_Exercise prompt_
Every line in the listing is to be echoed verbatim.

_Source material_
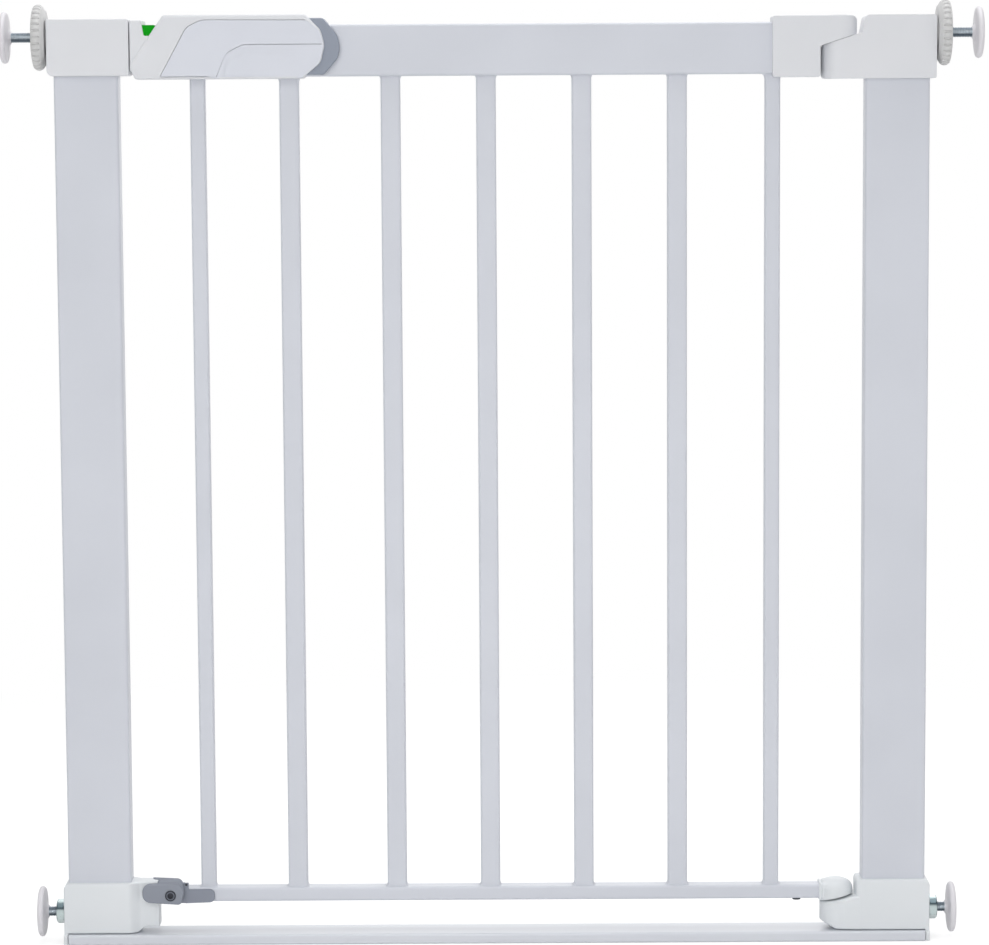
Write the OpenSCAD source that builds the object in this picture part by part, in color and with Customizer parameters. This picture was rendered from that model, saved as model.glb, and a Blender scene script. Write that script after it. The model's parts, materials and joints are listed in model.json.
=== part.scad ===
// Pressure-fit stair gate with a sliding latch, rising hinges and four screw-out wall pads.
// X runs along the gate from the latch side to the hinge side, Y from front to back, Z up from the floor.

/* [Frame] */
// Height of the corner housings above the floor
gate_height = 730; // [700:1:800]
// Width over the two uprights
frame_width = 680; // [660:1:720]
// Width of an upright
upright_width = 50; // [46:1:54]
// Depth of an upright
upright_depth = 20; // [18:0.5:22]
// Wall of the steel tubes
tube_wall = 1.2; // [1:0.1:1.6]
// Outside corner radius of the square tubes
tube_corner = 2; // [1.7:0.1:3]
// Depth of the threshold rail
threshold_depth = 34; // [30:1:40]
// Height of the threshold rail
threshold_height = 8.5; // [8:0.1:9]
// Wall of the threshold rail
threshold_wall = 1.5; // [1.2:0.1:2]

/* [Corner housings] */
// Depth of the hinge housing and of the two foot housings
housing_depth = 28; // [27:0.5:29]
// Depth of the catch housing
catch_depth = 32; // [30:0.5:34]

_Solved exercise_
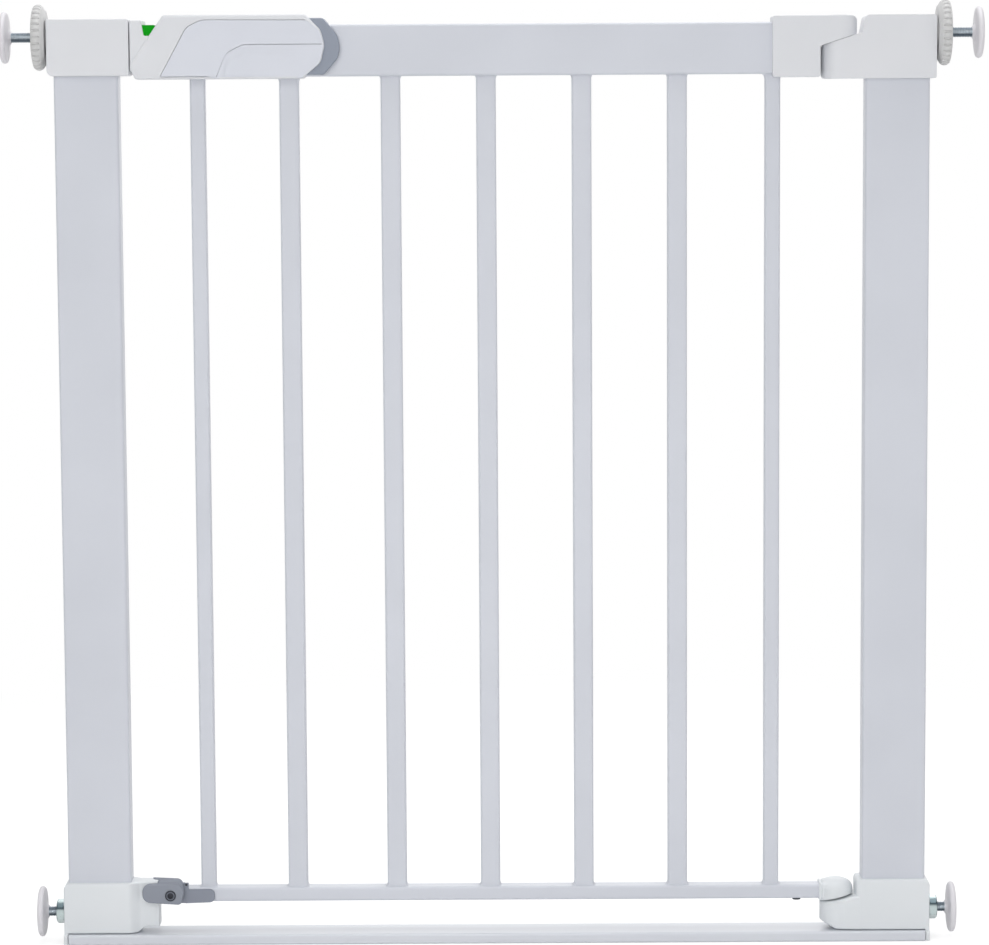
Write the OpenSCAD source that builds the object in this picture part by part, in color and with Customizer parameters. This picture was rendered from that model, saved as model.glb, and a Blender scene script. Write that script after it. The model's parts, materials and joints are listed in model.json.
=== part.scad ===
// Pressure-fit stair gate with a sliding latch, rising hinges and four screw-out wall pads.
// X runs along the gate from the latch side to the hinge side, Y from front to back, Z up from the floor.

/* [Frame] */
// Height of the corner housings above the floor
gate_height = 730; // [700:1:800]
// Width over the two uprights
frame_width = 680; // [660:1:720]
// Width of an upright
upright_width = 50; // [46:1:54]
// Depth of an upright
upright_depth = 20; // [18:0.5:22]
// Wall of the steel tubes
tube_wall = 1.2; // [1:0.1:1.6]
// Outside corner radius of the square tubes
tube_corner = 2; // [1.7:0.1:3]
// Depth of the threshold rail
threshold_depth = 34; // [30:1:40]
// Height of the threshold rail
threshold_height = 8.5; // [8:0.1:9]
// Wall of the threshold rail
threshold_wall = 1.5; // [1.2:0.1:2]

/* [Corner housings] */
// Depth of the hinge housing and of the two foot housings
housing_depth = 28; // [27:0.5:29]
// Depth of the catch housing
catch_depth = 32; // [30:0.5:34]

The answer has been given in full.